Even if someone used brute computing force to break the encryption, they'd only end up with a lot of different possible messages, with no idea as to which was the one you had sent. The one big flaw of Shannon's technique was that the encryption key had to be at least as long as the message itself, which would be kind of, well, unwieldy.

A few years ago, though, Massachusetts Institute of Technology professor Seth Lloyd came up with a particularly ingenious brainstorm. What if, instead of electricity and rotors that change positions, an enigma machine utilized photons, the elementary particle of light and other forms of electromagnetic energy? 

According to quantum physics, photons have the ability to follow two paths at once. As this 2013 New Scientist article explains, that would change Shannon's equation, and make it so that increasing the information wouldn't weaken the encryption — i.e., it would be possible to send messages that were longer than the encryption key.

Now, researchers have taken Lloyd's idea a bit further. In not just one, but two separate papers accepted for publication on the same day in the journal Physical Review A, the scientists have provided proof of concept — that is, experimental evidence that a quantum enigma machine would work.  

"We experimentally demonstrated quantum data locking, an effect that has no classical analogue with a device we believe can be made information theoretically secure in the form of a quantum enigma machine," says Daniel Lum, a graduate research assistant at the University of Rochester and lead author on one of the papers.

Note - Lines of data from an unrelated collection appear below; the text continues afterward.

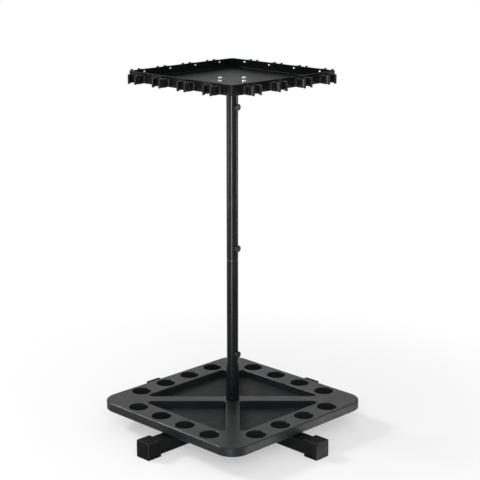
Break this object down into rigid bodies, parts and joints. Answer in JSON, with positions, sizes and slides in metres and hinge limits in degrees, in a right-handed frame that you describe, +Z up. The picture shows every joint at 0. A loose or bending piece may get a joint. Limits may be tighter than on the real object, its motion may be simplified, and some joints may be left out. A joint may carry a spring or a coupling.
{
  "type": "rod rack",
  "caption": "free-standing revolving rod rack: square board with butt holes and pockets on crossed legs, jointed post and a tray edged with C-clips",
  "frame": {"origin": "on the floor, under the middle of the post", "axes": "+Z up along the post; X and Y along the two legs and square to the board's edges"},
  "size_m": [0.509, 0.509, 0.754],
  "materials": {
    "leg_steel": "satin",
    "cap_plastic": "matte",
    "zinc_steel": "satin",
    "turntable_steel": "satin",
    "ball_steel": "polished",
    "cage_plastic": "matte",
    "board_black": "satin",
    "panel_black": "matte",
    "socket_black": "satin",
    "tube_black": "satin",
    "joiner_plastic": "matte",
    "knob_plastic": "satin",
    "tray_plastic": "satin",
    "clip_plastic": "satin"
  },
  "bodies": {
    "stand": {"leg_x": "leg_steel", "leg_y": "leg_steel", "foot_cap_front_left": "cap_plastic", "foot_cap_front_right": "cap_plastic", "foot_cap_back_right": "cap_plastic", "foot_cap_back_left": "cap_plastic", "leg_bolts": "zinc_steel", "leg_nuts": "zinc_steel", "turntable_lower_plate": "turntable_steel", "turntable_eyelet": "turntable_steel"},
    "ball_race": {"turntable_balls": "ball_steel", "turntable_ball_cage": "cage_plastic"},
    "rotor": {"turntable_upper_plate": "turntable_steel", "turntable_screws": "zinc_steel", "base_board": "board_black", "base_bottom_panel": "panel_black", "panel_screws": "zinc_steel", "post_socket": "socket_black", "post_bolt": "zinc_steel", "post_washer": "zinc_steel", "lower_tube": "tube_black", "tube_joiner": "joiner_plastic", "upper_tube": "tube_black", "tray_hub": "socket_black", "hub_screws": "zinc_steel", "tray": "tray_plastic", "clip_screws": "zinc_steel", "clip_front_left_1": "clip_plastic", "clip_front_left_2": "clip_plastic", "clip_front_left_3": "clip_plastic", "clip_front_left_4": "clip_plastic", "clip_front_right_1": "clip_plastic", "clip_front_right_2": "clip_plastic", "clip_front_right_3": "clip_plastic", "clip_front_right_4": "clip_plastic", "clip_back_right_1": "clip_plastic", "clip_back_right_2": "clip_plastic", "clip_back_right_3": "clip_plastic", "clip_back_right_4": "clip_plastic", "clip_back_left_1": "clip_plastic", "clip_back_left_2": "clip_plastic", "clip_back_left_3": "clip_plastic", "clip_back_left_4": "clip_plastic"},
    "knob_low": {"lock_knob_low": "knob_plastic", "lock_stud_low": "zinc_steel"},
    "knob_mid": {"lock_knob_mid": "knob_plastic", "lock_stud_mid": "zinc_steel"},
    "knob_top": {"lock_knob_top": "knob_plastic", "lock_stud_top": "zinc_steel"}
  },
  "joints": [
    {"name": "turntable_spin", "type": "hinge", "parent": "stand", "child": "rotor", "pos_m": [0, 0, 0.0365], "axis": [0, 0, 1], "continuous": true},
    {"name": "ball_race_spin", "type": "hinge", "parent": "stand", "child": "ball_race", "pos_m": [0, 0, 0.0365], "axis": [0, 0, 1], "continuous": true},
    {"name": "knob_low_turn", "type": "hinge", "parent": "rotor", "child": "knob_low", "pos_m": [0.0153, 0, 0.161], "axis": [1, 0, 0], "range_deg": [0, 720]},
    {"name": "knob_mid_turn", "type": "hinge", "parent": "rotor", "child": "knob_mid", "pos_m": [0.0153, 0, 0.39], "axis": [1, 0, 0], "range_deg": [0, 720]},
    {"name": "knob_top_turn", "type": "hinge", "parent": "rotor", "child": "knob_top", "pos_m": [0.0153, 0, 0.682], "axis": [1, 0, 0], "range_deg": [0, 720]}
  ],
  "couplings": [
    {"joint": "ball_race_spin", "follows": "turntable_spin", "ratio": 0.5}
  ]
}
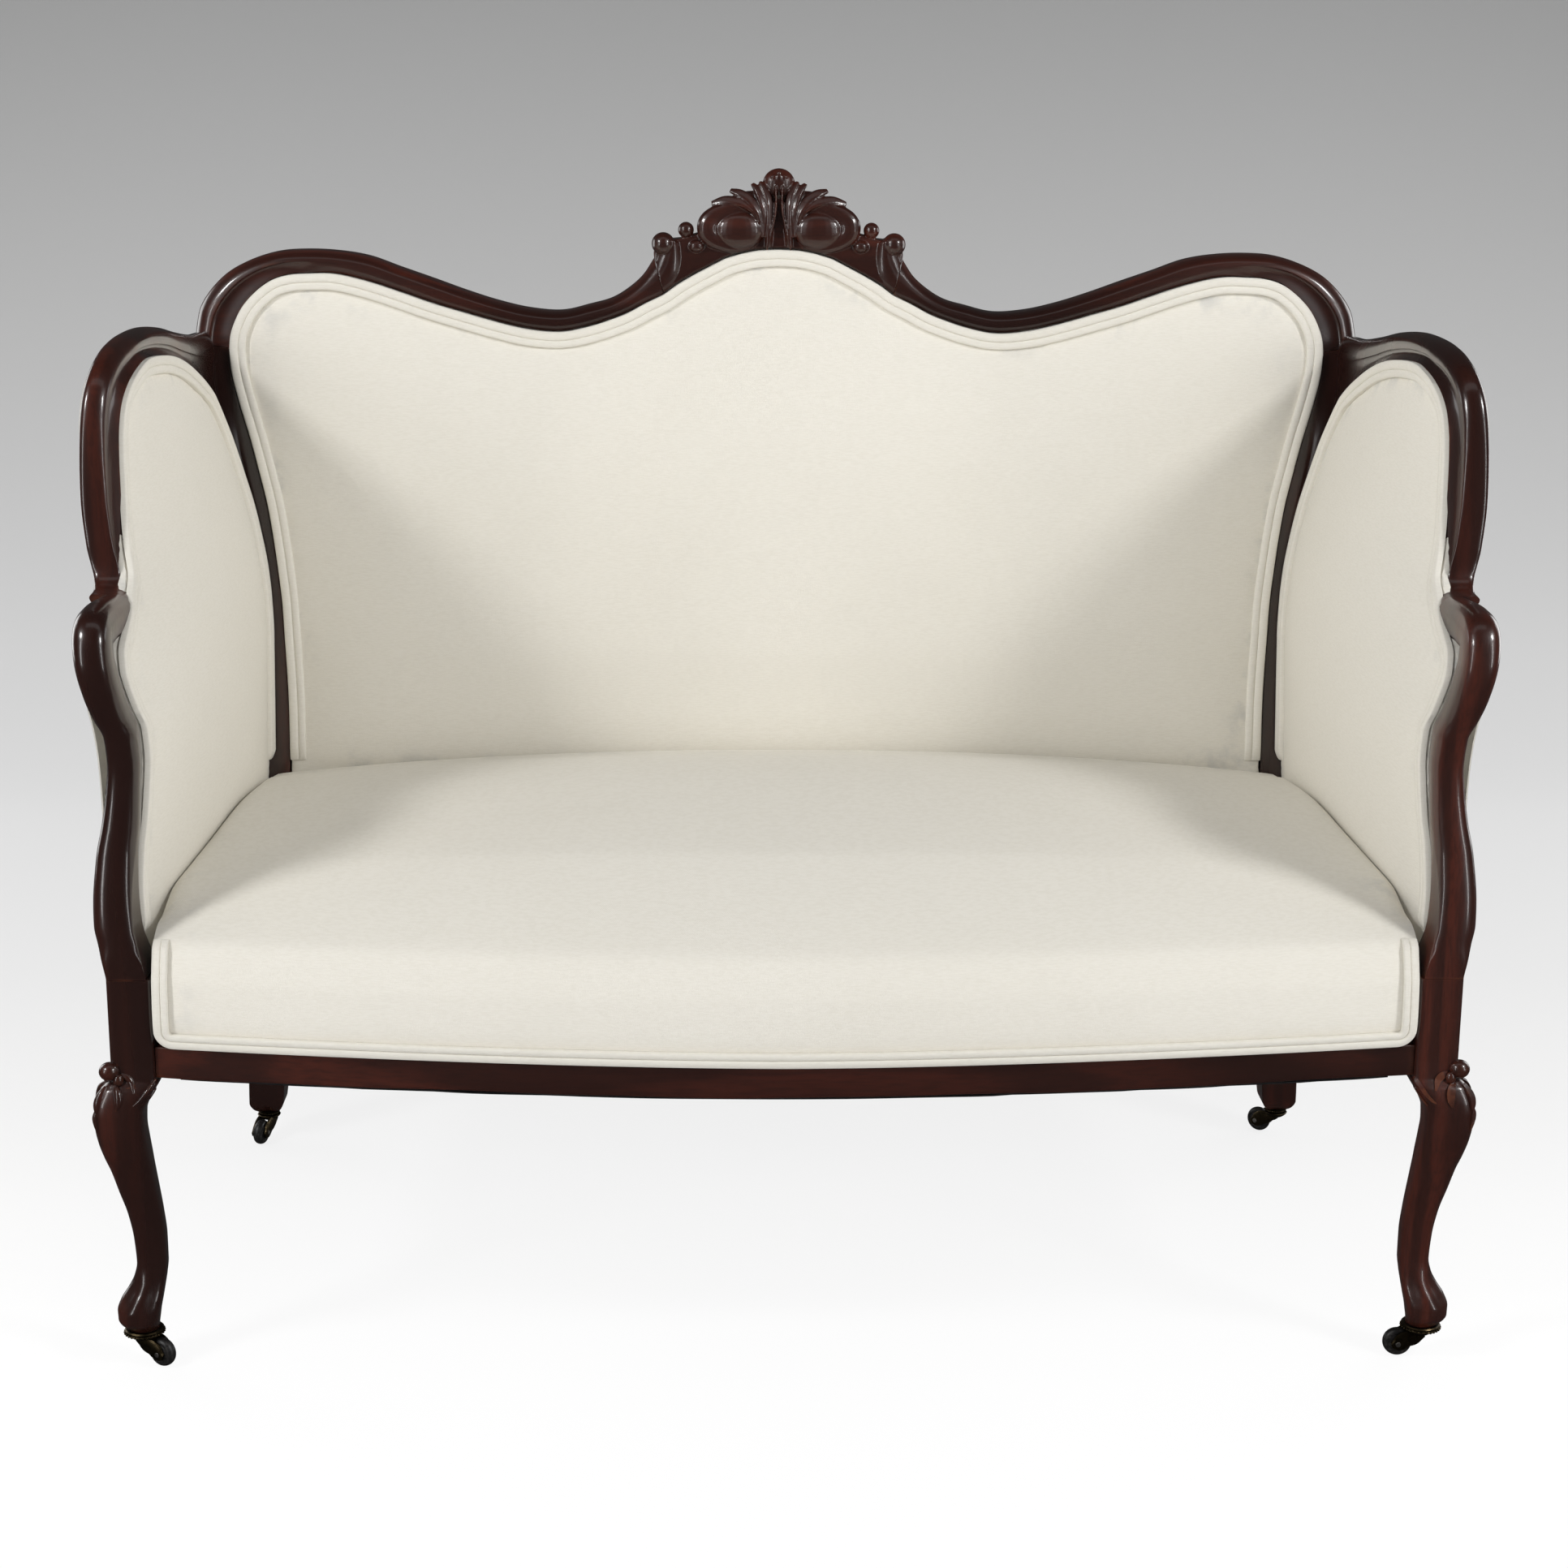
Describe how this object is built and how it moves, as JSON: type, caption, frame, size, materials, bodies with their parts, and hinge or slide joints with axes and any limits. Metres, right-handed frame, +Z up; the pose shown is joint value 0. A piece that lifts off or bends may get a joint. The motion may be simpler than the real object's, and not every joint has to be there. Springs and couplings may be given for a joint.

But that doesn't mean spy agencies are going to rush out and start building quantum enigma machines right away. There's a lot of work that would need to be done to turn the lab experiment into a practical quantum enigma machine, Lum says. For example, he and his colleagues used an experimental setup that transmitted photons through the air, which wouldn't work so well in the outside world. "Any atmospheric loss or turbulence is a nightmare to account for and correct," he says.

That means that quantum enigma machines would need to use optical fiber for transmission, a method that Lum and his colleagues detail in their paper. "However, getting the losses with an optical fiber low enough for practical communication is another problem in itself," he says. "Transmitting classical information encoded directly onto quantum states is a very difficult problem that many people feel is not practical."

If we can eventually overcome the problems of setting up such a quantum communication channel, though, says Lum, "it would mean there exists the ability of transmitting completely secure data — information theoretically secure — with much greater efficiency that what is currently defined by classical information theory." 

And if that does happen, scientists may have to find a way to clone Alan Turing to crack it this new code.